I’ve written about La Reunion before, but here are a few photos I took last year when I trekked over to all that remains of the original colony, its cemetery (known as both “La Reunion Cemetery” and the less romantic “Fish Trap Cemetery”). It’s fenced off to protect the few remaining historic grave markers, which have been eroding in the elements for over 160 years. Somehow I walked away having taken photos only of grape leaves and flowers and not the cemetery. (There are several photos online of the cemetery, including this one, from the Dallas Parks department; read the Texas Historical Commission marker here. You’ll note that 20th-century headstones can be seen: the cemetery was an active cemetery well after the colonists had moved away; in fact, Bonnie Parker was originally buried there until her remains were moved to the Crown Hill Cemetery.)

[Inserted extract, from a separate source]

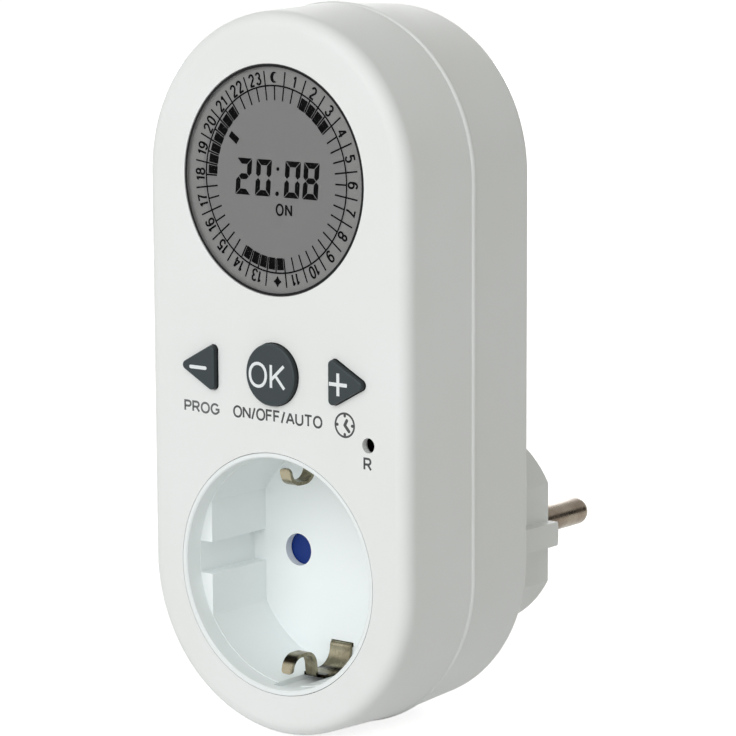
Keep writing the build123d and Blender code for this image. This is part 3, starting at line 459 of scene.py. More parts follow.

There are surprisingly few monuments or plaques in Dallas recognizing the historically important colony. In April, 1924, the Jane Douglas Chapter, Daughters of the American Revolution dedicated the very first monument to the La Reunion settlement. The site of this granite marker was originally at Westmoreland and Fort Worth Avenue, but the marker (seen at top) was moved at some point to its current home, on the golf course of Stevens Park.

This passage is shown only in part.